# Hagen Nutrafin CO2



## mobot (Jun 17, 2008)

wondering if you guys would recommend a non return valve for a Hagen Nutrafin CO2 system, even thou the set doesn't come with one.
also the bubble counter/diffuser is too big for my fluval edge. wondering if just an airstone would be enough. I am considering sawing off a section of the bubble counter/diffuser where the bubble is not going to travel.
also wondering if anyone has a way of "turn it off" at nite.


----------



## mobot (Jun 17, 2008)

I end up cutting the bottom of the bubble diffuser, it fits well in the tank and is on a corner. What Im not sure about is the bubbles building up on the top, since the top of the fluval edge is glass i just get a massive co2 bubble.

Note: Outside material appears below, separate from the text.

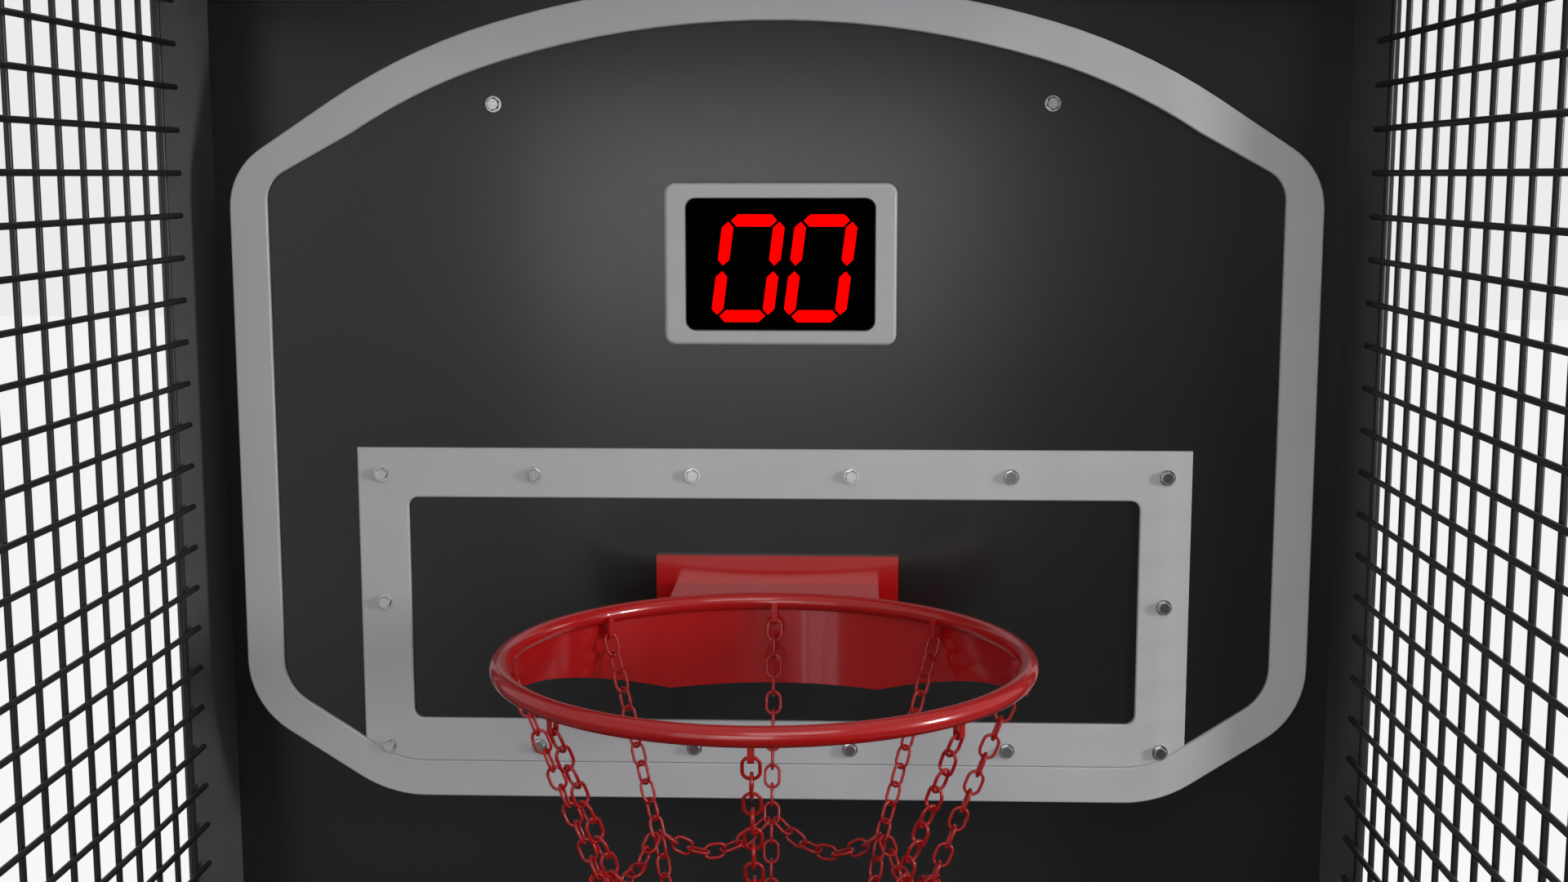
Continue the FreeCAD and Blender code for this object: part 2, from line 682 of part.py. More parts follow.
def strand(model, angle, upper, lower):
    """One strand: eleven links down to a joint link, then eight more, the last a joint link too."""
    outward = Vector(math.cos(angle), math.sin(angle), 0)
    centre = hoop_centre()
    reach = reach_of_link()
    seat = size("loopDrop") - size("strapThick") - 3.5
    hung = centre + outward * (size("rimRadius") - loop_inset(angle)) - Vector(0, 0, seat)
    joint = centre + outward * size("jointRadius") - Vector(0, 0, size("jointDrop"))
    along = (joint - hung).normalize()
    pitch = ((joint - hung).Length - reach) / 10
    upper += placed_links(model, strand_route(hung + along * reach, along, 11, pitch), 1, outward)
    lean = math.radians(size("strandLean"))
    down = Vector(-outward.x * math.sin(lean), -outward.y * math.sin(lean), -math.cos(lean))
    pitch = size("chainPitch")
    first = joint + along * reach + down * (pitch - reach)
    lower += placed_links(model, strand_route(first, down, 8, pitch), 0, outward)
    return (joint, along), (first + down * (7 * pitch), down)


def hook_point(middle, down, sideways):
    """Where a swag's end link hooks round the lower bend of a joint link."""
    bend = (size("linkWide") - size("chainWire")) / 2
    straight = (size("linkLong") - size("linkWide")) / 2
    turn = math.radians(size("hookTurn"))
    return middle + down * (straight + bend * math.cos(turn)) + sideways * (bend * math.sin(turn))


def chain_net():
    """Eight strands that lean inwards, joined by two rings of hanging swags."""
    model = link()
    upper, lower, joints = [], [], []
    angles = [math.radians(45 * i + 90) for i in range(8)]
    for angle in angles:
        joints.append(strand(model, angle, upper, lower))
    for i, angle in enumerate(angles):
        middle = angle + math.radians(22.5)
        across = Vector(math.cos(middle), math.sin(middle), 0)
        for level, count in ((0, 7), (1, 5)):
            ends = []
            for j, way in ((i, 1), ((i + 1) % 8, -1)):
                sideways = Vector(-math.sin(angles[j]), math.cos(angles[j]), 0) * way
                ends.append(hook_point(*joints[j][level], sideways))
            lower += placed_links(model, swag_route(*ends, count), 0, across)
    solids("net_upper", upper)
    solids("net_lower", lower)


# ---------------------------------------------------------------- ball gate

def ball_gate():
    shaft = rod("gate_shaft", ("-panelInner + 9", "gateY", "gateZ"), (1, 0, 0), "gateShaft",
                "2 * panelInner - 18")
    foot = rod("gate_foot", ("-560", "gateY", "gateZ - 262"), (1, 0, 0), "7", "1120")
    bars = [rod(f"gate_bar_{i}", (str(-553 + 1106 / 10 * i), "gateY", "gateZ - 262"), (0, 0, 1), "5", "262")
            for i in range(11)]
    keep(fuse("ball_gate", [shaft, foot] + bars), "ball_gate")


def gate_mounts():
    block = box("bearing_block", ("-panelInner", "gateY - 25", "gateZ - 25"), ("22", "50", "50"))
    bore = rod("bearing_bore", ("-panelInner + 4", "gateY", "gateZ"), (1, 0, 0), "gateShaft + running", "30")
    keep(cut("gate_bearing", block, [bore]), "gate_bearing")
    case = box("motor_case", ("panelInner - 22", "gateY - 25", "gateZ - 25"), ("22", "50", "50"))
    can = rod("motor_can", ("panelInner - 14", "gateY + 25", "gateZ"), (0, 1, 0), "13", "70")
    whole = fuse("motor_whole", [case, can])
    seat = rod("motor_bore", ("panelInner - 34", "gateY", "gateZ"), (1, 0, 0), "gateShaft + running", "30")
    keep(cut("gate_motor", whole, [seat]), "gate_motor")


# ---------------------------------------------------------------- front fittings

def slope_frame():
    """The console's sloping face: a point at its middle and its outward normal."""
    low = Vector(0, -size("machineHalf"), 800)
    high = Vector(0, size("frontFace") - 6, 866)
    along = (high - low).normalize()
    return (low + high) / 2, Vector(0, -along.z, along.y)


def control_console():
    front, back = -size("machineHalf"), size("frontFace")
    outer = [(front, 720), (front, 800), (back - 6, 866), (back - 6, 860), (back, 860), (back, 690)]
    body = pad_body("console_blank", "YZ_Plane", [polygon(outer)], "440", "-220")
    inner = [(front + 3, 722), (front + 3, 797), (back - 12, 857), (back + 1, 857), (back + 1, 694)]
    space = pad_body("console_space", "YZ_Plane", [polygon(inner)], "434", "-217")
    middle, normal = slope_frame()
    foot = middle - normal * 20
    bores = [rod(f"{name}_bore", (x, foot.y, foot.z), tuple(normal), f"{radius} + gap", "40")
             for name, x, radius in (("start", 0, 24), ("select", 110, 15))]
    keep(cut("control_console", body, [space] + bores), "control_console")


def push_button(label, x, radius):
    """A domed button cap standing out of the console's sloping face."""
    middle, normal = slope_frame()
    foot = Vector(x, middle.y, middle.z) - normal * 14
    stem = rod(f"{label}_stem", tuple(foot), tuple(normal), str(radius), "20")
    cap = doc.addObject("Part::Cone", f"{label}_cap")
    bind(cap, "Radius1", str(radius))
    bind(cap, "Radius2", f"{radius} - 3")
    bind(cap, "Height", "3")
    cap.Placement = Placement(foot + normal * 20, Rotation(Vector(0, 0, 1), normal))
    keep(fuse(label, [stem, cap]), label)


def coin_door():
    leaf = box("door_leaf", ("-doorHalf", "frontFace", "doorLow"),
               ("2 * doorHalf", "5", "doorTop - doorLow"))
    bezel = box("coin_bezel", ("30", "frontFace - 12", "doorTop - 120"), ("70", "12", "90"))
    knuckle = rod("door_knuckle", ("-doorHalf + 4", "frontFace - 3", "doorLow + 4"), (0, 0, 1), "4",
                  "doorTop - doorLow - 8")
    cup = box("return_cup", ("30", "frontFace - 4", "doorLow + 30"), ("70", "64", "66"))
    whole = fuse("door_whole", [leaf, bezel, knuckle, cup])
    slot = box("coin_slot", ("50", "frontFace - 13", "doorTop - 78"), ("3.4", "20", "32"))
    mouth = box("return_mouth", ("35", "frontFace - 5", "doorLow + 35"), ("60", "60", "56"))
    bore = rod("return_bore", ("80", "frontFace - 20", "doorTop - 62"), (0, 1, 0), "9 + gap", "40")
    keep(cut("coin_door", whole, [slot, mouth, bore]), "coin_door")
    pin = rod("return_pin", ("80", "frontFace - 17", "doorTop - 62"), (0, 1, 0), "9", "22")
    keep(pin, "coin_return")
    lock = rod("door_lock_barrel", ("-70", "frontFace - 7", "doorLow + 137"), (0, 1, 0), "11", "7")
    key = box("door_lock_way", ("-71", "frontFace - 8", "doorLow + 132"), ("2", "4", "10"))
    keep(cut("door_lock", lock, [key]), "door_lock")


def cash_drawer():
    face = box("drawer_face", ("-doorHalf", "frontFace", "drawerLow"),
               ("2 * doorHalf", "panelThick", "drawerTop - drawerLow"))
    crate = box("drawer_crate", ("-doorHalf + 7", "frontFace + panelThick", "drawerLow + 2"),
                ("2 * doorHalf - 14", "280", "90"))
    hollow = box("drawer_hollow", ("-doorHalf + 11", "frontFace + panelThick + 4", "drawerLow + 6"),
                 ("2 * doorHalf - 22", "272", "100"))
    grip = box("drawer_grip", ("-50", "frontFace - 22", "drawerTop - 46"), ("100", "22", "14"))
    finger = box("drawer_finger", ("-44", "frontFace - 16", "drawerTop - 47"), ("88", "16", "11"))
    whole = fuse("drawer_whole", [face, crate, grip])
    keep(cut("cash_drawer", whole, [hollow, finger]), "cash_drawer")
    keep(box("drawer_shelf", ("-doorHalf - 13", "frontFace + panelThick", "drawerLow + 2 - gap - 15"),
             ("2 * doorHalf + 26", "300", "15")), "drawer_shelf")


# ---------------------------------------------------------------- rear fittings

def service_door():
    leaf = box("service_leaf", ("-panelInner + 5", "rearFace - panelThick", "sideTop - 90"),
               ("2 * panelInner - 10", "panelThick", "roofUnder - sideTop + 85"))
    handle = box("service_handle", ("480", "rearFace", "1700"), ("34", "machineHalf - rearFace", "150"))
    dip = box("service_dip", ("479", "rearFace", "1712"), ("36", "14", "126"))
    levels = [str(1150 + 600 * i) for i in range(3)]
    barrels = [rod(f"service_barrel_{i}", ("-panelInner + 3", "rearFace + 4.5", level), (0, 0, 1), "4", "90")
               for i, level in enumerate(levels)]
    flaps = [box(f"service_flap_{i}", ("-panelInner + 3", "rearFace", level), ("32", "2", "90"))
             for i, level in enumerate(levels)]
    whole = fuse("service_whole", [leaf, handle] + barrels + flaps)
    keep(cut("service_door", whole, [dip]), "service_door")


def electronics():
    """Boxes behind the rear wall, the sensor inside the bracket's arm, and the mains inlet with its switch."""
    back = "wallFace + panelThick"
    supply = box("power_supply", ("-420", back, "1200"), ("200", "48", "120"))
    controller = box("controller_box", ("-120", back, "1200"), ("260", "40", "180"))
    speaker = box("speaker_box", ("220", back, "1200"), ("160", "70", "160"))
    joined = doc.addObject("Part::Compound", "electronics")
    joined.Links = [supply, controller, speaker]
    keep(joined, "electronics")
    keep(box("score_sensor", ("hoopX - 32", "boardFront + raised - 42", "rimHeight - 82"),
             ("64", "34", "40")), "score_sensor")
    body = box("inlet_body", ("380.5", "rearFace - 40", "240.5"), ("59", "40", "49"))
    flange = box("inlet_flange", ("376", "rearFace", "236"), ("68", "2.5", "58"))
    whole = fuse("inlet_whole", [body, flange])
    socket = box("inlet_socket", ("386", "rearFace - 16", "253"), ("24", "20", "24"))
    seat = box("rocker_seat", ("416", "rearFace - 14", "249"), ("18", "18", "32"))
    pivot = ("414", "rearFace - 1", "265")
    bore = rod("rocker_bore", pivot, (1, 0, 0), "2 + running", "22")
    keep(cut("power_inlet", whole, [socket, seat, bore]), "power_inlet")
    rocker = box("rocker_block", ("416.6", "rearFace - 6", "250.5"), ("16.8", "10", "29"))
    pin = rod("rocker_pin", ("414.4", "rearFace - 1", "265"), (1, 0, 0), "2", "21.2")
    keep(fuse("power_rocker", [rocker, pin]), "power_rocker")


# ---------------------------------------------------------------- casters

def caster(end, side, x, y):
    """A swivel fork with its kingpin and axle, and the wheel that turns on it."""
    name = f"{end}_{side}"
    axle_y = f"{y} + casterTrail"
    cap = rod(f"cap_{name}", (x, y, "baseTop - panelThick - gap - 8"), (0, 0, 1), "34", "8")
    king = rod(f"king_{name}", (x, y, "baseTop - panelThick - 9"), (0, 0, 1), "8", "24")
    axle = rod(f"axle_{name}", (f"{x} - 21", axle_y, "wheelRadius"), (1, 0, 0), "6", "42")
    legs = []
    for i, low in enumerate((f"{x} - 21", f"{x} + 17")):
        top = "baseTop - panelThick - gap - 4"
        legs.append(box(f"leg_{name}_{i}", (low, f"{axle_y} - 15", "wheelRadius - 14"),
                        ("4", "30", f"{top} - wheelRadius + 14")))
    keep(fuse(f"caster_fork_{name}", [cap, king, axle] + legs), f"caster_fork_{name}")
    body = doc.addObject("PartDesign::Body", f"caster_wheel_{name}")
    half, outer, bore = size("wheelWide") / 2, size("wheelRadius"), 6 + size("running")
    profile = [(bore, -half), (20, -half), (22, -half + 5), (37, -half + 5), (39, -half), (outer - 4, -half),
               (outer, -half + 5), (outer, half - 5), (outer - 4, half), (39, half), (37, half - 5),
               (22, half - 5), (20, half), (bore, half)]
    sketch = sketch_on(body, "XZ_Plane", [polygon([(z, r) for r, z in profile])])
    turn = body.newObject("PartDesign::Revolution", f"turn_{name}")
    turn.Profile = sketch
    turn.ReferenceAxis = (sketch, ["H_Axis"])
    turn.Angle = 360
    for axis, rule in zip("xyz", (x, axle_y, "wheelRadius")):
        bind(body, f"Placement.Base.{axis}", rule)
    keep(body, f"caster_wheel_{name}")


def casters():
    for end, y in (("front", "casterFront"), ("rear", "casterRear")):
        for side, x in (("left", "-casterX"), ("right", "casterX")):
            caster(end, side, x, y)


def build():
    cabinet_boards()
    base_board()
    front_panel()
    tray_and_ramp()
    rear_panels()
    cage_tubes()
    side_mesh("left", -1)
    side_mesh("right", 1)
    top_mesh()
    marquee()
    backboard()
    target_frame()
    board_bolts()
    board_standoffs()
    display()
    digits()
    hoop_bracket()
    rim()
    apron()
    chain_net()
    ball_gate()
    gate_mounts()
    control_console()
    push_button("start_button", 0, 24)
    push_button("select_button", 110, 15)
    coin_door()
    cash_drawer()
    service_door()
    electronics()
    casters()
    doc.recompute()


def check():
    for thing in doc.Objects:
        if {"Invalid", "Error"} & set(thing.State):
            raise RuntimeError(f"{thing.Label} failed: {thing.State}")
    for label, thing in parts.items():
        if thing.Shape.isNull() or not thing.Shape.isValid():
            raise RuntimeError(f"{label} has no valid shape")


def export():
    os.makedirs("parts", exist_ok=True)
    for label, thing in parts.items():
        thing.Shape.exportStep(f"parts/{label}.step")
    print(len(parts), "pieces")


build()
check()
export()
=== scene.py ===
import json
import math
import random

import bmesh
import bpy
from mathutils import Matrix, Vector


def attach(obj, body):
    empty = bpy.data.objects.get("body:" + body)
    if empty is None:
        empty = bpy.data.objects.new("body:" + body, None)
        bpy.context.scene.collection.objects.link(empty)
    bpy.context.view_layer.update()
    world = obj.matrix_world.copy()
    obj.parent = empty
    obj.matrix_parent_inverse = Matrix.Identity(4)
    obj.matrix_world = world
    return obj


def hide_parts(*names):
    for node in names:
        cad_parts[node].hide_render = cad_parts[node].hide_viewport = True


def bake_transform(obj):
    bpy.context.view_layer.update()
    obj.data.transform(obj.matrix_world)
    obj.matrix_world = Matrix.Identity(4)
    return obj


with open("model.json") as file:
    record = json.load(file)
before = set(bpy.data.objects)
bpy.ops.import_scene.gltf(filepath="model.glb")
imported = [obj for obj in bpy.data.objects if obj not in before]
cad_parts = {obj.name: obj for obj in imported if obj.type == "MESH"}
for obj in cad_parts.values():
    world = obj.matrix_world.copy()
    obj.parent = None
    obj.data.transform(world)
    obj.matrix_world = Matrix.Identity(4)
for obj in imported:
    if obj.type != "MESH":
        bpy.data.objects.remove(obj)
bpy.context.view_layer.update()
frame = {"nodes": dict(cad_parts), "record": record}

scene = bpy.context.scene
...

I am not sure if that is a bad thing. any suggestions?
still i guess if i did an air stone i would get that...but i wonder it the co2 would diffuse better into the water. would that make a difference?


----------



## cbwmn (Dec 18, 2007)

Mo,
A coupla years ago, I bought that yeast system.
I gave up on it within a week.
NO, don’t use an airstone! It will gas off any of the CO2 produced.
If you keep using it, use the ladder that comes with it.
If you want another one you can have mine. Just pay for the shipping.
IMO, the container is way to small to produce an ample amount of CO2.
And I could never get the supplied yeast to work for me.
I still have DIY CO2 on some smaller tanks. 
I use heavy duty one gallon jugs (2 piped into one outlet).
Regards,
Charles


----------



## Big_Fish (Mar 10, 2010)

Hi, Mobot...

check this link... 
http://www.aquaticplantcentral.com/...s/44053-tiny-super-efficient-co2-reactor.html

if you've got $10 to spare, this should do it for you... 
Alternatively, check the 'DIY Aquarium Projects' subforum here.
(I KNOW there MUST be an elegant way to get decent Co2 Saturation with a Fluval Edge... )

good luck!


----------